Over the years, most games have become less punitive to failure. Massively multiplayer games are no exception. Back in the days of text MUDs, death frequently meant the loss of a level’s worth of experience. By comparison, EverQuest‘s penalty was only one-tenth of that — and of course, it seemed ridiculously benign. Ten years later, penalties have been reduced to the point where death is little more than a minor inconvenience.

Some hardcore players long for the old days, and some armchair designers even push the idea of permanent death as a way to create more tense and dangerous online worlds. What these designers lose track of is how these penalties affect the risks that players are willing to take. Most designers want players that take big risks, try odd and unusual things, players that will test the limits of the simulation to discover emergent gameplay. It’s here that the experiential magic of interactive fiction really shines.

Some players crave harsh penalties, of course. They like to play Diablo 2 on Hardcore mode or Demons’ Souls, where the tension of ultimate failure provides an emotional edge, and minimizing the risk of failure is a key strategic decision in the game. Make no mistake, though, this is a hardcore game direction.

However, if the penalties are too harsh players won’t take chances. They’ll seek out lesser challenges. In MMOs, they’ll hunt below their level, avoid grouping with strangers and not show up for player vs. player situations in which they are clearly the underdog. In short, they’ll bore themselves to death, and then blame you, the designer. Correctly, I might add.

High Risks, High Rewards

There exists in baseball a huge subculture of fans that specialize in the statistical examination of the sport. Devotees of the science of sabermetrics attempt to upend any number of common conceptions of baseball. One of these misconceptions is that attempting to steal a base is ever a good idea. Statistically, the consequences of failing to steal a base (losing one of your precious 27 outs) almost always outweighs the potential benefit.

Despite this, managers still try to steal bases. The interesting thing is that, despite the fact that it’s usually a terrible idea mathematically, it genuinely makes for a more entertaining baseball game. The apparent risk vs. reward does not match the actual risk vs. reward (which, fortunately, results in managers making decisions that make for better television).

As designers, it’s important that the risks a player takes have rewards that correspond to their penalty—or at least feel like it. It’s okay to have high-risk choices for the player, but the rewards have to provide an emotional high that matches.

These high-risk, high-reward choices are excellent ways to provide an additional layer of gameplay for more advanced players. Killing 10 players with your bare hands is, for many players, worth the achievement. Attempting to throw an opponent out of the ring in Soul Calibur is hard to pull off, but completely worth your opponent’s humiliation if you execute it. Rocket jumping in Quake to the perfect sniping place is worth occasionally blowing yourself up or shooting yourself into the lava.

The important thing about these high-risk, high-reward choices is in fact the element of choice—they’re alternatives. Making these optional gaming avenues leaves a safer, more predictable path for more casual, less-skilled players.
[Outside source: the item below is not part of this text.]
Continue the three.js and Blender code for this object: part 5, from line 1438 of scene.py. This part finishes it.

Perhaps just as importantly, though, they provide a way for your more dedicated gamers to demonstrate and declare mastery over the game.

Unclear Consequences

Any first-year psychology student will tell you that the best way for rewards and punishment to work as a modifier of behavior is to ensure that the consequences are swift and directly related to an action. Whacking your puppy on the nose with a newspaper won’t work unless you catch her in the act of piddling on the rug. While game players are a bit more self-aware than the average pup, designers can make their games much more powerful by making the consequences of failure explicit.

In the early days of MMO development, designers theorized about a virtual ecology. In this model, the virtual dragons would feast upon electronic sheep. If no sheep existed in their hunting area, the dragon would have no choice but to seek food in the village where players live. The moral of the story is to not destroy your own ecosystem.
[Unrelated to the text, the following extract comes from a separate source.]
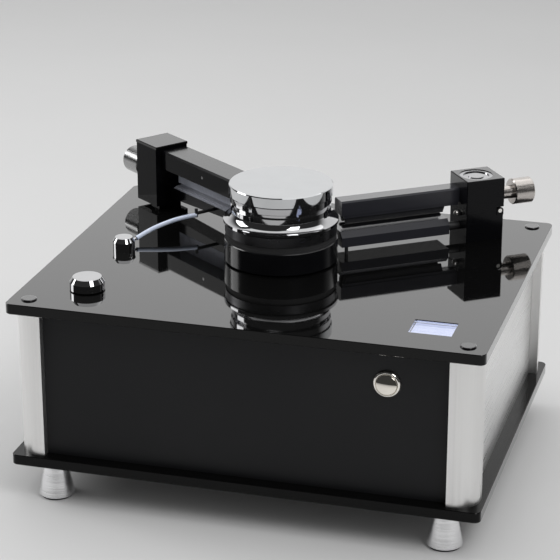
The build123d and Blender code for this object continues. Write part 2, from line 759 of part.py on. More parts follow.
# The lower bar is deepest where it meets the post, and holds its brush in a channel
channel_across = (wash_lower_across[0] + 0.8, wash_lower_across[1] - 0.8)
with BuildPart() as wash_lower_bar:
    with BuildSketch(arm_side(wash_angle, wash_lower_across[1])):
        with BuildLine():
            Polyline(
                (wash_bar_inner, wash_lower_tip),
                (join_along, wash_lower_root),
                (join_along, wash_lower_top),
                (wash_bar_inner, wash_lower_top),
                close=True,
            )
        make_face()
    extrude(amount=wash_lower_across[1] - wash_lower_across[0])
    slab(wash, brush_along, channel_across, (brush_foot, wash_lower_top), mode=Mode.SUBTRACT)
save(wash_lower_bar, "wash_lower_bar")

with BuildPart() as wash_lower_brush:
    with BuildSketch(arm_end(wash_angle, brush_along[0])):
        with BuildLine():
            Polyline(
                (channel_across[0], brush_foot),
                (channel_across[1], brush_foot),
                (channel_across[1], wash_lower_top),
                (brush_across[1] + 1, brush_meet[0]),
                (channel_across[0], brush_meet[0]),
                close=True,
            )
        make_face()
    extrude(amount=brush_along[1] - brush_along[0])
save(wash_lower_brush, "wash_lower_brush")

thumb_screw(wash_angle, wash_screw_spot, 12.3, wash_along[1], 10.6, 23, "wash_thumb_screw")

# Feed pipe: nozzle under the record, fed by the hose, carried by the lower brush bar
nozzle_spot = (99.9, 19.7)
nozzle_up = (13.5, 21)
feed_up = 16.8
pipe_radius = 1.5
with BuildPart() as wash_feed_pipe:
    disc(wash, nozzle_spot, pipe_radius, nozzle_up)
    pin_across(wash_angle, (nozzle_spot[0], feed_up), pipe_radius, (wash_lower_across[1], nozzle_spot[1]))
save(wash_feed_pipe, "wash_feed_pipe")

# Mode knob and its encoder
with BuildPart() as mode_knob:
    disc(lid_face, mode_spot, mode_radius, mode_up)
    cone(lid_face, mode_spot, (mode_radius, mode_top_radius), mode_bevel_up)
    disc(lid_face, mode_spot, encoder_neck + 0.5, (mode_up[0], 4), mode=Mode.SUBTRACT)
    disc(lid_face, mode_spot, mode_shaft, (-14, 4))
save(mode_knob, "mode_knob")

with BuildPart() as knob_encoder:
    with BuildSketch(floor.offset(lid_bottom - 9)):
        with Locations(mode_spot):
            Rectangle(16, 16)
    extrude(amount=9)
    disc(floor, mode_spot, encoder_neck, (lid_bottom, lid_top + 1))
    disc(floor, mode_spot, mode_shaft + running, (lid_bottom - 6, lid_top + 1), mode=Mode.SUBTRACT)
save(knob_encoder, "knob_encoder")

# Dosing valve: body with a nipple for the hose, and its turning cap
valve_radius = 9.6
valve_up = 7
valve_cap_radii = (10, 7.6)
valve_cap_up = (valve_up + 0.3, valve_up + 0.7)
valve_bevel_up = (valve_cap_up[1], 11.4)
neck_foot = -24
nipple_start = Vector(valve_x, valve_y, lid_top + 4.2)
nipple_run = Vector(*hose_route[0]) - nipple_start
with BuildPart() as valve_body:
    disc(lid_face, valve_spot, valve_radius, (0, valve_up))
    disc(lid_face, valve_spot, valve_neck, (neck_foot, 0))
    with BuildSketch(Plane(origin=nipple_start, z_dir=nipple_run), mode=Mode.PRIVATE) as nipple:
        Circle(hose_radius - 0.7)
        Circle(0.6, mode=Mode.SUBTRACT)
    extrude(nipple.sketch, amount=nipple_run.length)
    disc(lid_face, valve_spot, valve_stem + running, (2, valve_up), mode=Mode.SUBTRACT)
save(valve_body, "valve_body")

with BuildPart() as valve_cap:
    disc(lid_face, valve_spot, valve_cap_radii[0], valve_cap_up)
    cone(lid_face, valve_spot, valve_cap_radii, valve_bevel_up)
    disc(lid_face, valve_spot, valve_stem, (2.5, valve_cap_up[0]))
save(valve_cap, "valve_cap")

# Clear hose: a limp tube in gentle arcs
runs = [(Vector(*b) - Vector(*a)).length for a, b in zip(hose_route, hose_route[1:])]
turns = [
    (Vector(*b) - Vector(*a)).get_angle(Vector(*c) - Vector(*b))
    for a, b, c in zip(hose_route, hose_route[1:], hose_route[2:])
]
hose_radii = [
    0.45 * min(before, after) / abs(sin(radians(turn / 2)) / cos(radians(turn / 2)))
    for before, after, turn in zip(runs, runs[1:], turns)
]
print("hose radii", [round(r, 1) for r in hose_radii])

with BuildPart() as clear_hose:
    with BuildLine() as hose_line:
        FilletPolyline(*hose_route, radius=hose_radii)
    with BuildSketch(Plane(origin=hose_line.line @ 0, z_dir=hose_line.line % 0)):
        Circle(hose_radius)
    sweep()
hose_length = sum(edge.length for edge in hose_line.line.edges())
print("hose volume", round(clear_hose.part.volume, 1), "against", round(pi * hose_radius**2 * hose_length, 1))
save(clear_hose, "clear_hose")

# Display: clear window in the lid over its module
window_low = lid_top - 6
window_recess = 0.8
with BuildPart() as display_window:
    with BuildSketch(floor.offset(window_low)):
        with Locations(window_spot):
            RectangleRounded(*window_size, 0.6)
    extrude(amount=lid_top - window_recess - window_low)
save(display_window, "display_window")

with BuildPart() as display_module:
    with BuildSketch(floor.offset(lid_bottom - 9)):
        with Locations(window_spot):
            Rectangle(window_size[0] + 8, window_size[1] + 10)
    extrude(amount=9)
    with BuildSketch(floor.offset(lid_bottom)):
        with Locations(window_spot):
            Rectangle(window_size[0] - 1, window_size[1] - 1)
    extrude(amount=window_low - 0.2 - lid_bottom)
save(display_module, "display_module")


# Push-button in the front panel
def button_ring(outer, inner, y_span, mode=Mode.ADD):
    """A ring or disc square to the front panel, between two distances out from its face."""
    with BuildSketch(Plane.XZ.offset(panel_face[1] + y_span[0]), mode=Mode.PRIVATE) as ring:
        with Locations((button_x, button_z)):
            Circle(outer)
            if inner:
                Circle(inner, mode=Mode.SUBTRACT)
    extrude(ring.sketch, amount=y_span[1] - y_span[0], mode=mode)


bezel_radius = 11.6
bezel_hole = 8.7
plunger_radius = 8.6
with BuildPart() as button_bezel:
    button_ring(bezel_radius, bezel_hole, (0, 3))
    front_circles = button_bezel.edges().filter_by(GeomType.CIRCLE).sort_by(Axis.Y)[0:2]
    outer_edge = front_circles.sort_by(SortBy.RADIUS)[-1]
    fillet(outer_edge, 1.8)
    button_ring(barrel_radius, bezel_hole, (-18, 0))
    button_ring(barrel_radius, 0, (-28, -18))
save(button_bezel, "button_bezel")

with BuildPart() as button_plunger:
    button_ring(plunger_radius, 0, (-8, 3.6))
    fillet(button_plunger.edges().sort_by(Axis.Y)[0], 0.6)
save(button_plunger, "button_plunger")


# Fluid side, inside the case
pump_step = base_top + 20
pump_top = lid_top - 40
with BuildPart() as fluid_pump:
    slab(floor, (valve_x - 20, valve_x + 20), (valve_y - 20, valve_y + 20), (pump_step, pump_top))
    disc(floor, valve_spot, 4, (pump_top, lid_top + neck_foot))
    slab(floor, (valve_x - 18, valve_x + 18), (valve_y - 18, valve_y + 18), (base_top, pump_step))
save(fluid_pump, "fluid_pump")

wall = 2.5
fresh_along = (-178, -92)
fresh_across = (40, 122)
fresh_top = base_top + 80
waste_along = (60, 178)
waste_across = (36, 126)


def tank(along, across, top):
    """An open box with a thin wall; the lids are separate pieces."""
    slab(floor, along, across, (base_top, top))
    inside_along = (along[0] + wall, along[1] - wall)
    inside_across = (across[0] + wall, across[1] - wall)
    slab(floor, inside_along, inside_across, (base_top + wall, top), mode=Mode.SUBTRACT)


with BuildPart() as fluid_tanks:
    tank(fresh_along, fresh_across, fresh_top)
    tank(waste_along, waste_across, waste_top)
save(fluid_tanks, "fluid_tanks")

with BuildPart() as tank_lids:
    slab(floor, fresh_along, fresh_across, (fresh_top, fresh_top + 3))
    slab(floor, waste_along, waste_across, (waste_top, waste_top + 3))
    disc(floor, duct_centre, duct_radius, (waste_top, waste_top + 3), mode=Mode.SUBTRACT)
save(tank_lids, "tank_lids")

# Vacuum side
turbine_spot = (105, -38)
turbine_radius = 45
turbine_up = (base_top, base_top + 84)
turbine_step = base_top + 46
with BuildPart() as vacuum_turbine:
    disc(floor, turbine_spot, turbine_radius, (turbine_up[0], turbine_step))
    disc(floor, turbine_spot, turbine_radius - 9, (turbine_step, turbine_up[1]))
    chamfer(vacuum_turbine.edges().filter_by(GeomType.CIRCLE).group_by(Axis.Z)[-1], 4)
save(vacuum_turbine, "vacuum_turbine")


def pipe_back(centre, outer, inner, y_span):
    """A tube that runs towards the rear; its centre is given in x and z."""
    with BuildSketch(Plane.XZ.offset(-y_span[0]), mode=Mode.PRIVATE) as ring:
        with Locations(centre):
            Circle(outer)
            Circle(inner, mode=Mode.SUBTRACT)
    extrude(ring.sketch, amount=y_span[0] - y_span[1])


# Feed pipe to the pump, vacuum pipe from tank to turbine, duct from the suction tower
with BuildPart() as inner_pipes:
    pipe_back((turbine_spot[0], base_top + 28), 12, 9.5, (turbine_spot[1] + 30, waste_across[0]))
    disc(floor, turbine_spot, turbine_radius, (turbine_up[0], turbine_step), mode=Mode.SUBTRACT)
    pipe_back((valve_x, base_top + 40), 3.5, 2, (valve_y + 20, fresh_across[0]))
    disc(floor, duct_centre, duct_radius + 3, (waste_top + 3, lid_bottom - 3.2))
    disc(floor, duct_centre, duct_radius, (waste_top + 3, lid_bottom - 3.2), mode=Mode.SUBTRACT)
save(inner_pipes, "inner_pipes")

# Electrics
with BuildPart() as power_supply:
    slab(floor, (-42, 48), (-132, -86), (base_top, base_top + 38))
    chamfer(power_supply.faces().sort_by(Axis.Z)[-1].edges(), 1.5)
save(power_supply, "power_supply")

board_across = (-136, -134.4)
board_gap = panel_face[1] - panel_thick + board_across[0]
board_along = (-40, 90)
board_up = (base_top + 52, base_top + 112)
with BuildPart() as control_board:
    slab(floor, board_along, board_across, board_up)
    slab(floor, (-30, 10), (board_across[1], board_across[1] + 14), (base_top + 62, base_top + 80))
    slab(floor, (30, 70), (board_across[1], board_across[1] + 9), (base_top + 74, base_top + 100))
    with BuildSketch(Plane.XZ.offset(panel_face[1] - panel_thick)):
        with Locations((middle(board_along), middle(board_up))):
            with GridLocations(board_along[1] - board_along[0] - 12, board_up[1] - board_up[0] - 12, 2, 2):
                Circle(3)
    extrude(amount=-board_gap)
save(control_board, "control_board")

inlet_flange = 2.5
socket_depth = 16


def inlet_block(half_width, half_height, y_out, mode=Mode.ADD):
    """A block about the inlet's axis, between two distances out from the rear panel."""
    span = (panel_face[1] + y_out[0], panel_face[1] + y_out[1])
    along = (inlet_x - half_width, inlet_x + half_width)
    slab(floor, along, span, (inlet_z - half_height, inlet_z + half_height), mode=mode)


with BuildPart() as mains_inlet:
    inlet_block(17, 14, (0, inlet_flange))
    inlet_block(inlet_body[0] / 2, inlet_body[1] / 2, (-22, 0))
    inlet_block(12, 8.2, (-socket_depth, inlet_flange), mode=Mode.SUBTRACT)
    for pin_x, pin_z in ((-7, -2), (0, 2), (7, -2)):
        along = (inlet_x + pin_x - 1, inlet_x + pin_x + 1)
        pin_up_span = (inlet_z + pin_z - 2, inlet_z + pin_z + 2)
        slab(floor, along, (panel_face[1] - socket_depth, panel_face[1] - 6), pin_up_span)
save(mains_inlet, "mains_inlet")

with BuildPart() as drain_spout:
    with BuildSketch(Plane.XZ.offset(-waste_across[1])):
        with Locations(drain_spot):
            Circle(drain_outer)
            Circle(drain_inner, mode=Mode.SUBTRACT)
    extrude(amount=waste_across[1] + 1 - plate_depth / 2)
save(drain_spout, "drain_spout")
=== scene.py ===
import random
from math import cos, pi, radians, sin

import bmesh
import bpy
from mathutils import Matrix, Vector


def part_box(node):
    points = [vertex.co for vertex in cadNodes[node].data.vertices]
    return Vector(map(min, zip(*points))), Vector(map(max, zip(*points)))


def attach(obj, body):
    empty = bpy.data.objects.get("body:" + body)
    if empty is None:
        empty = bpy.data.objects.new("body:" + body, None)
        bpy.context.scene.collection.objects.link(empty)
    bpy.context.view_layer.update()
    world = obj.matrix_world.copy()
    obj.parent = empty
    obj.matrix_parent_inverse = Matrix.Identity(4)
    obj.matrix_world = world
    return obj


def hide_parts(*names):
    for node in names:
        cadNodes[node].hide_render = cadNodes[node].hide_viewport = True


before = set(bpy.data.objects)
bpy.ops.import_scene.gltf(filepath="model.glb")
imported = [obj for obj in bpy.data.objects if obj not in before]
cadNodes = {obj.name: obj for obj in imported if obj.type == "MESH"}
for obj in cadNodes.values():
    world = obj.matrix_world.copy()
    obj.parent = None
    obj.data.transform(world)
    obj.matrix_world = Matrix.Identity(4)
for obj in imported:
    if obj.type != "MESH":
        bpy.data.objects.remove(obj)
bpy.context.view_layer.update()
mm = 0.001
print("record cleaning machine loaded,", len(cadNodes), "CAD nodes")


def cornersOf(node):
    return [Vector(corner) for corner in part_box(node)]


def middleOf(node):
    low, high = cornersOf(node)
    return (low + high) / 2


hubCentre = middleOf("platter_hub")
lidTop = cornersOf("lid_plate")[1].z
armTurn = {"wash": radians(142.6), "suction": radians(36.4)}
washTurn, suctionTurn = armTurn["wash"], armTurn["suction"]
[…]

The problem is the average player’s inability to see the whole system. He doesn’t know that killing sheep makes the dragon relocate — he may not even know that there were ever sheep around at all. All he knows is that he was one-shot by a dragon while trying to sell his gear to a vendor in newbie village. The idea that another person he’s never met could kill him by making mutton chops half a mile away doesn’t feel particularly fair.

This is a difficult problem, but not an insolvable one. MMOs with complicated realm vs. realm combat such as Eve Online and Warhammer: Age of Reckoning use political maps to show players’ land control, giving them a global view of the actions of the community. World War II Online goes further — that game’s website allows players to see a history of how the front of the war has shifted over time.

Big, Bold Choices

Interactive games are at their best when players learn by doing. For this to work, though, players need a clear cause-and-effect for their actions. Subtlety here is often wasted. Give players a choice between two relatively minor stat penalties, and he will be left wondering if it was the right choice — or whether the choice made any difference at all. In games like Dragon Age: Origins and Mass Effect, however, the big choices are black and white. He doesn’t wonder if he made the right or wrong choice — he knows, as the consequences of his actions have big, bold effects on the game world.
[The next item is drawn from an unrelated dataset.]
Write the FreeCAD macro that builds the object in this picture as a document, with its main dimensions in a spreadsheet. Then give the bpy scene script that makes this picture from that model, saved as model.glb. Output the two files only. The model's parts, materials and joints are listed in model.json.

Too often, though, subtlety is lost within the noise of the simulation. Some may decry this lack of subtlety of consequences, but I think that most players approach games coming from a real world where their choices often have no visible impact, or where the risks are simply too high for them to follow their hearts. Providing an avenue for experimentation and release is one of the things games do exceptionally well. Making the games that best provide this for the player requires a well-designed carrot — and an equally well-designed stick.